THE SAME WAY WE ADULT CODIES FEEL. except she's 8 and doesn't have the resources or experience to manage her feelings. she wants her original family back together because that felt normal and safe....and it hasn't felt that way since they split up.

her dad sounds WAY too passive with her outburts...but more importantly with how the mother is behaving. it is absolutely UNACCEPTABLE for a mother to call her young daughters "little bitches" and whatever the other thing was. my very deceased ex would have had me in a headlock if renee had reported i abused her in any way, or called her such evil names.

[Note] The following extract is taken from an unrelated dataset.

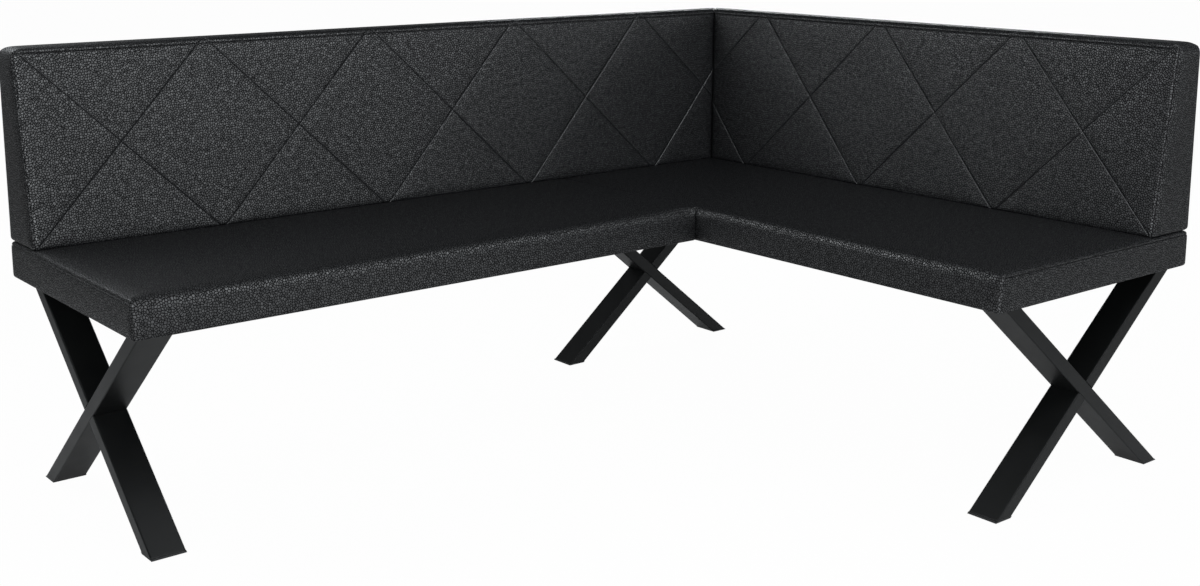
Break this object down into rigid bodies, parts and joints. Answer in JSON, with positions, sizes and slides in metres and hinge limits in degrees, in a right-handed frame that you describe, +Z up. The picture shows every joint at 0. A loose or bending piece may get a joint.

IMO, this CHILD is screaming for boundaries and normalcy, consistency and help. if this is not addressed now, VERY real problems will develop. she's already lashing out with violence towards others. she is prone to rages. she is outwardly defiant and disobedient.

she needs qualified help.
Yes, she is and she does, but where is my place in any of this. I've offered my opinion to my bf. I've told him I think he lacks consistency in his parenting and that he is too passive. He agrees but he knows his ex is hard on the girls and he feels that if were too 'drill sergeant' that it would be too much for them. I told him the problem is that one day he's drill sergeant dad and the next day he lets things slide or overlooks their behaviors.

So, when she crosses a line, whatever that is for him, he will sometimes discipline but other times he just asks her, "K are you tired? Do you need to eat? You're acting out again and it's unacceptable." I think he's trying to figure out what works and what doesn't at this point, too.

She has normal scheduled chores to do, she has a set bedtime at our home and often complains that mom is way more lax about these things. She is expected to clean her room, pick up after herself, etc and she does it all but complains about life's unfairness all the time.

She is a contrarian by nature. If I pronounce something wrong, she will make fun of me or laugh at someone for things. In my mind, I find it disrespectful and I've had to tell her that she hurt my feelings or that she is being rude and ask her to correct her behavior.

I can ask her to adjust her behavior but I'm always met with opposition or indifference. If the bf is around, he steps in and asks her to apologize to whomever she has offended and she will, but only when he asks.

Honestly, I think her older sister bullies her. If I ask the oldest, "Hey where's your sister?" She will say, "I don't know and I don't care...." and the youngest will be standing right behind her. I'm not sure about school but her teacher says she's quite agreeable and sweet in class.

I need to talk to the bf once again.